Building the bricks will be the first start if we ever wanted something out of it. And yes it might take us all of our best years. It might not be built ever, too, there is always that possibility.

Again I remind you that peeling out my desires to be with you does not mean that I do not own affection and love.
It is to give another the confidence and the courage to stand alone, making leaning unnecessary for any one. Let go of your clutching, clawing power over another. . . resultant blackmail are the death knells of a relationship.
Ah, leaning. For trust, love, affection, anything. And when it ends, God bless you who had gone through this - it always ends ugly. Would you want this to happen to yourselves? He'd gone through this. I have too. Years taught us.

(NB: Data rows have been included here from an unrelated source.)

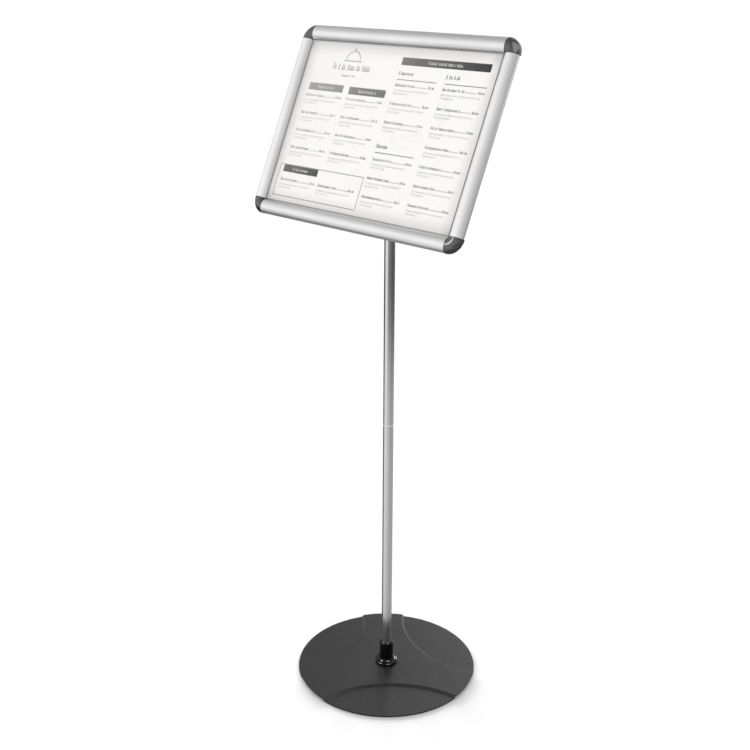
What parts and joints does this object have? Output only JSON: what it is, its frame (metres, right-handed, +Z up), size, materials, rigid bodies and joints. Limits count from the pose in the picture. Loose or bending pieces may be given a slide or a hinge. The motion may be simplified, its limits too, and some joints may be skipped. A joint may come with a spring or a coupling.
{
  "type": "sign stand",
  "caption": "Floor stand with a round pressed base, slim pole and tilting, turning snap frame that holds an A3 sheet.",
  "frame": {"origin": "on the floor under the rubber pads, on the pole's axis", "axes": "+Z up the pole, the sign faces -Y and leans back, +X to the right of a reader's view"},
  "size_m": [0.448, 0.326, 1.1346],
  "materials": {
    "base_paint": "charcoal fine-textured powder coat, satin",
    "pad_rubber": "matte black",
    "zinc_steel": "zinc plated, satin",
    "collar_plastic": "black, high gloss",
    "pole_aluminium": "satin anodised, fine lengthwise brush",
    "ring_nylon": "natural nylon",
    "head_paint": "black powder coat",
    "knob_plastic": "black, fine grain",
    "insert_brass": "turned",
    "plate_steel": "galvanised",
    "backing_board": "light grey hard foam board",
    "poster_paper": null,
    "window_clear": "clear, low glare",
    "rail_aluminium": "satin silver anodised",
    "spring_steel": "blued spring steel",
    "cap_plastic": "dark gun-metal, glossy"
  },
  "bodies": {
    "stand": {"base_plate": "base_paint", "floor_pads": "pad_rubber", "base_washer": "zinc_steel", "base_bolt": "zinc_steel", "base_collar": "collar_plastic", "pole_foot_insert": "zinc_steel", "lower_pole": "pole_aluminium", "lower_joint_insert": "zinc_steel", "joining_stud": "zinc_steel", "joint_ring": "ring_nylon", "upper_joint_insert": "zinc_steel", "upper_pole": "pole_aluminium", "pole_head": "head_paint", "head_set_screw": "zinc_steel"},
    "tilt_head": {"friction_washers": "ring_nylon", "tilt_bracket": "head_paint", "pivot_bolt": "zinc_steel", "swivel_washer": "ring_nylon", "swivel_spring_washer": "zinc_steel"},
    "knob": {"clamp_knob": "knob_plastic", "knob_insert": "insert_brass"},
    "sign": {"swivel_nut": "zinc_steel", "swivel_bolt": "zinc_steel", "swivel_stop_pin": "zinc_steel", "mounting_plate": "plate_steel", "plate_screws": "zinc_steel", "backing_panel": "backing_board", "poster_sheet": "poster_paper", "clear_window": "window_clear", "base_rail_bottom": "rail_aluminium", "base_rail_right": "rail_aluminium", "base_rail_top": "rail_aluminium", "base_rail_left": "rail_aluminium", "leaf_springs_bottom": "spring_steel", "leaf_springs_right": "spring_steel", "leaf_springs_top": "spring_steel", "leaf_springs_left": "spring_steel", "corner_keys": "zinc_steel", "corner_key_screws": "zinc_steel", "corner_cap_screws": "zinc_steel", "corner_cap_bottom_left": "cap_plastic", "corner_cap_bottom_right": "cap_plastic", "corner_cap_top_left": "cap_plastic", "corner_cap_top_right": "cap_plastic"},
    "cover_bottom": {"snap_cover_bottom": "rail_aluminium"},
    "cover_right": {"snap_cover_right": "rail_aluminium"},
    "cover_top": {"snap_cover_top": "rail_aluminium"},
    "cover_left": {"snap_cover_left": "rail_aluminium"}
  },
  "joints": [
    {"name": "head_tilt", "type": "hinge", "parent": "stand", "child": "tilt_head", "pos_m": [0, 0, 0.972], "axis": [-1, 0, 0], "range_deg": [-24.7, 65.3]},
    {"name": "knob_turn", "type": "hinge", "parent": "tilt_head", "child": "knob", "pos_m": [0.02, 0, 0.972], "axis": [1, 0, 0], "range_deg": [0, 270]},
    {"name": "sign_rotate", "type": "hinge", "parent": "tilt_head", "child": "sign", "pos_m": [0, -0.03316, 0.98725], "axis": [0, -0.9085, 0.4179], "range_deg": [0, 90]},
    {"name": "cover_bottom_open", "type": "hinge", "parent": "sign", "child": "cover_bottom", "pos_m": [0, -0.09689, 0.84056], "axis": [1, 0, 0], "range_deg": [0, 85]},
    {"name": "cover_right_open", "type": "hinge", "parent": "sign", "child": "cover_right", "pos_m": [0.2214, -0.03007, 0.98583], "axis": [0, 0.4179, 0.9085], "range_deg": [0, 85]},
    {"name": "cover_top_open", "type": "hinge", "parent": "sign", "child": "cover_top", "pos_m": [0, 0.03674, 1.1311], "axis": [-1, 0, 0], "range_deg": [0, 85]},
    {"name": "cover_left_open", "type": "hinge", "parent": "sign", "child": "cover_left", "pos_m": [-0.2214, -0.03007, 0.98583], "axis": [0, -0.4179, -0.9085], "range_deg": [0, 85]}
  ]
}
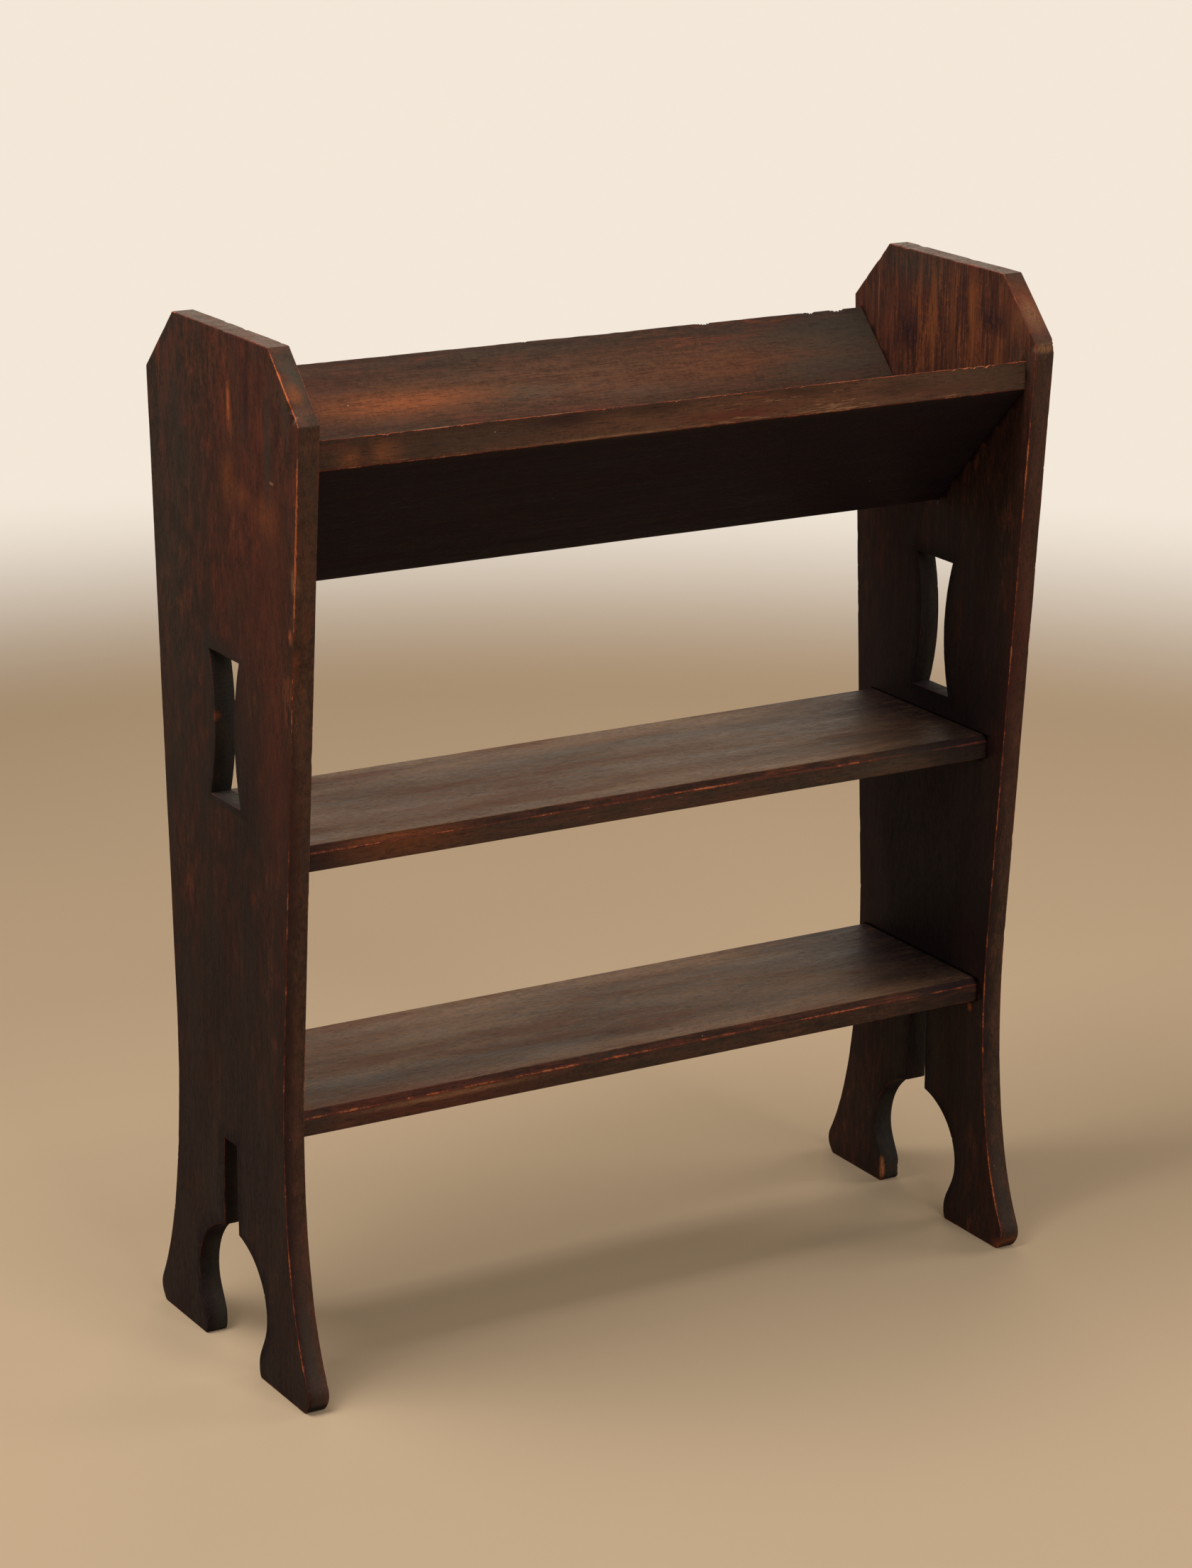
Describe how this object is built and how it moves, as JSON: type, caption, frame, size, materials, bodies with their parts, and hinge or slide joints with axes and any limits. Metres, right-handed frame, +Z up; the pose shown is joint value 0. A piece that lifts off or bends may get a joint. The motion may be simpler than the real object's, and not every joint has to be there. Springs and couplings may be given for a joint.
{
  "type": "book trough",
  "caption": "free-standing dark oak book trough with a V-shaped top for books, two flat shelves and slab ends cut out into feet",
  "frame": {"origin": "on the floor under the middle of the trough, midway between the two ends and midway between front and back", "axes": "+Z up from the floor, +X along the length from the left end to the right end, front faces -Y"},
  "size_m": [0.66, 0.2572, 0.809],
  "materials": {
    "end_oak": "dark fumed oak with a thin worn wax finish, grain upright",
    "board_oak": "dark fumed oak with a thin worn wax finish, grain along the length",
    "dowel_wood": "plain unfinished beech dowel, glued in"
  },
  "bodies": {
    "root": {"left_end": "end_oak", "right_end": "end_oak", "trough_front_board": "board_oak", "trough_back_board": "board_oak", "upper_shelf": "board_oak", "lower_shelf": "board_oak", "trough_front_board_left_dowel_low": "dowel_wood", "trough_front_board_left_dowel_high": "dowel_wood", "trough_front_board_right_dowel_low": "dowel_wood", "trough_front_board_right_dowel_high": "dowel_wood", "trough_back_board_left_dowel_low": "dowel_wood", "trough_back_board_left_dowel_high": "dowel_wood", "trough_back_board_right_dowel_low": "dowel_wood", "trough_back_board_right_dowel_high": "dowel_wood", "upper_shelf_left_dowel_front": "dowel_wood", "upper_shelf_left_dowel_middle": "dowel_wood", "upper_shelf_left_dowel_back": "dowel_wood", "upper_shelf_right_dowel_front": "dowel_wood", "upper_shelf_right_dowel_middle": "dowel_wood", "upper_shelf_right_dowel_back": "dowel_wood", "lower_shelf_left_dowel_front": "dowel_wood", "lower_shelf_left_dowel_middle": "dowel_wood", "lower_shelf_left_dowel_back": "dowel_wood", "lower_shelf_right_dowel_front": "dowel_wood", "lower_shelf_right_dowel_middle": "dowel_wood", "lower_shelf_right_dowel_back": "dowel_wood", "trough_point_dowel_1": "dowel_wood", "trough_point_dowel_2": "dowel_wood", "trough_point_dowel_3": "dowel_wood", "trough_point_dowel_4": "dowel_wood"}
  },
  "joints": []
}
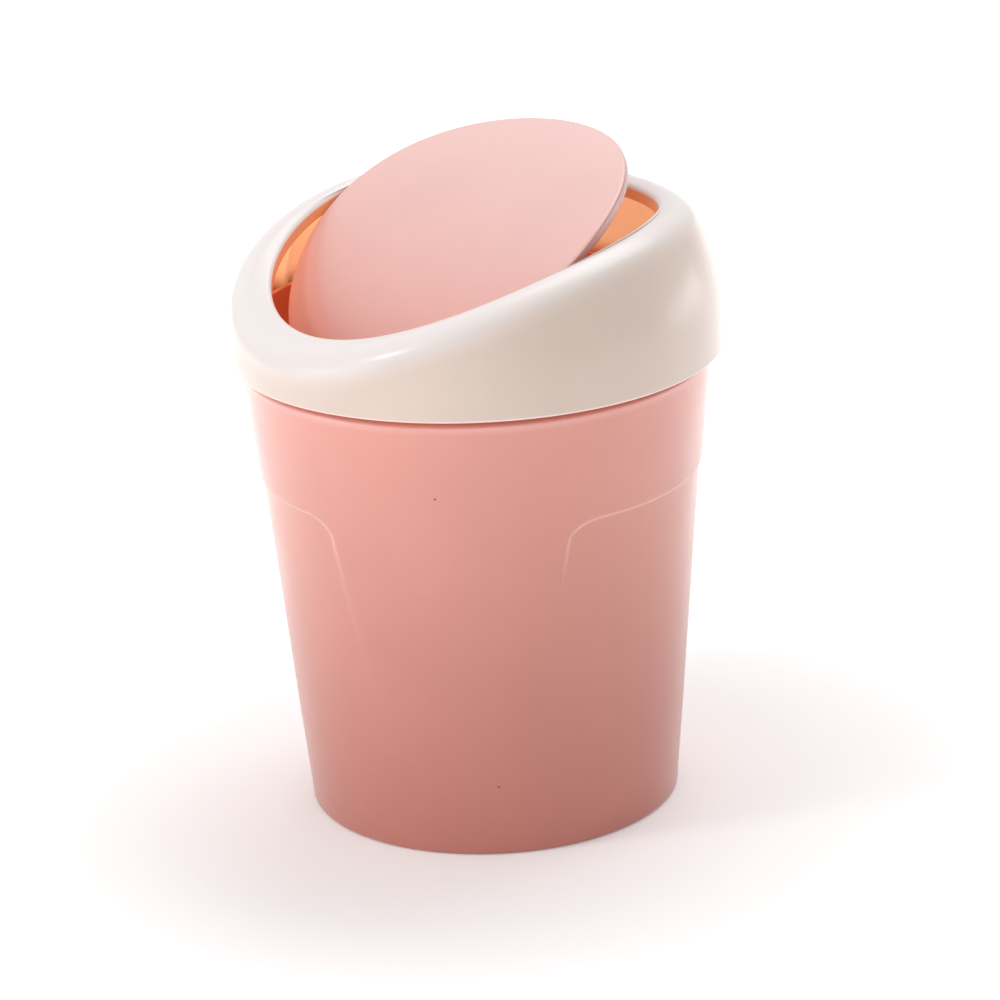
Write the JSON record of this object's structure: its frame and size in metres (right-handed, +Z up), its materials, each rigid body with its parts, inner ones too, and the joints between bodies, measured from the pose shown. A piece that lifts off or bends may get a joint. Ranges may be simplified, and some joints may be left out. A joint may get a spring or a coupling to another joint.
{
  "type": "swing-lid countertop bin",
  "caption": "Small round countertop trash can: a tapered bucket under a lift-off collar with a sloping mouth, closed by a bowed flap that swings on a horizontal hinge.",
  "frame": {"origin": "centre of the bucket's foot, on the surface it stands on", "axes": "+Z up; -Y towards the low front side of the sloping mouth, where the flap dips in; the hinge lies along X"},
  "size_m": [0.1318, 0.1318, 0.1799],
  "materials": {
    "bucket_pink": "semi-gloss",
    "collar_cream": "gloss",
    "flap_pink": "semi-gloss"
  },
  "bodies": {
    "bucket_body": {"bucket": "bucket_pink"},
    "collar_body": {"collar": "collar_cream"},
    "flap_body": {"flap": "flap_pink"}
  },
  "joints": [
    {"name": "collar_lift", "type": "slide", "parent": "bucket_body", "child": "collar_body", "axis": [0, 0, 1], "range_m": [0, 0.06]},
    {"name": "flap_swing", "type": "hinge", "parent": "collar_body", "child": "flap_body", "pos_m": [0, 0, 0.1485], "axis": [1, 0, 0], "range_deg": [-22.4, 45]}
  ]
}
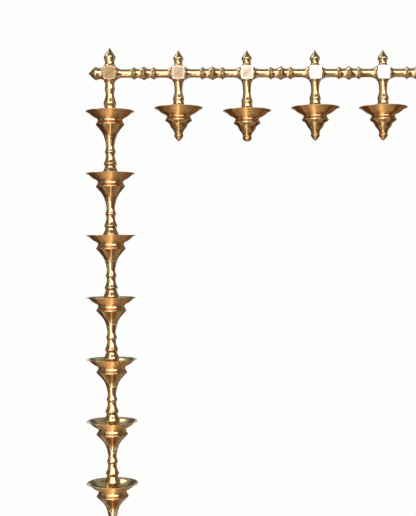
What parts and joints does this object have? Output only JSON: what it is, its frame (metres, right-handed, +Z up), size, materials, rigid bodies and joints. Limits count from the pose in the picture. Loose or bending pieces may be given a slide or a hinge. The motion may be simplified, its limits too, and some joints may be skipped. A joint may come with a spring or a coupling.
{
  "type": "hanging oil lamp frame",
  "caption": "Hanging diya frame in turned brass: rail of spindles and cross blocks with short hanging bowl lamps, and a long column of lamp bowls at one end.",
  "frame": {"origin": "middle of the corner block's flat rear face", "axes": "+Y out of the rear faces towards the wall (the front faces -Y), +Z up along the column, +X along the rail away from the corner"},
  "size_m": [0.7915, 0.1044, 1.0699],
  "materials": {
    "polished_brass": "polished, lacquered, with fine lathe lines",
    "brushed_brass": "brushed flat faces with softened edges"
  },
  "bodies": {
    "root": {"cross_block_1": "brushed_brass", "top_finial_1": "polished_brass", "cross_block_2": "brushed_brass", "top_finial_2": "polished_brass", "cross_block_3": "brushed_brass", "top_finial_3": "polished_brass", "cross_block_4": "brushed_brass", "top_finial_4": "polished_brass", "cross_block_5": "brushed_brass", "top_finial_5": "polished_brass", "cross_block_6": "brushed_brass", "top_finial_6": "polished_brass", "rail_spindle_1": "polished_brass", "rail_spindle_2": "polished_brass", "rail_spindle_3": "polished_brass", "rail_spindle_4": "polished_brass", "rail_spindle_5": "polished_brass", "left_end_finial": "polished_brass", "right_end_finial": "polished_brass", "pendant_1_hanger": "polished_brass", "pendant_1_bowl": "polished_brass", "pendant_1_drop_finial": "polished_brass", "pendant_2_hanger": "polished_brass", "pendant_2_bowl": "polished_brass", "pendant_2_drop_finial": "polished_brass", "pendant_3_hanger": "polished_brass", "pendant_3_bowl": "polished_brass", "pendant_3_drop_finial": "polished_brass", "pendant_4_hanger": "polished_brass", "pendant_4_bowl": "polished_brass", "pendant_4_drop_finial": "polished_brass", "pendant_5_hanger": "polished_brass", "pendant_5_bowl": "polished_brass", "pendant_5_drop_finial": "polished_brass", "column_hanger": "polished_brass", "column_bowl_1": "polished_brass", "column_stem_1": "polished_brass", "column_bowl_2": "polished_brass", "column_stem_2": "polished_brass", "column_bowl_3": "polished_brass", "column_stem_3": "polished_brass", "column_bowl_4": "polished_brass", "column_stem_4": "polished_brass", "column_bowl_5": "polished_brass", "column_stem_5": "polished_brass", "column_bowl_6": "polished_brass", "column_stem_6": "polished_brass", "column_bowl_7": "polished_brass", "column_stem_7": "polished_brass", "column_end_bowl": "polished_brass", "column_end_drop_finial": "polished_brass"}
  },
  "joints": []
}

Are we learning?

When one holds the strings and wants the other to respond to the pulls on it, it is puppetry, a sick relationship at the most.
Would you want this? A sick puppetry of where you move to where another directs you to. Or you manipulating someone into a dance that he or she refuses to.

Back then when I was in high school I learnt in Physics that energy is always there, it only changes form. It can't be destroyed. So is force when it comes to hearts. It's always there. it can change its form, but it can never be destroyed. When one applies force, it will always come back, and it will tend to resist.

You see my dear, it wasn't such a bad idea after all.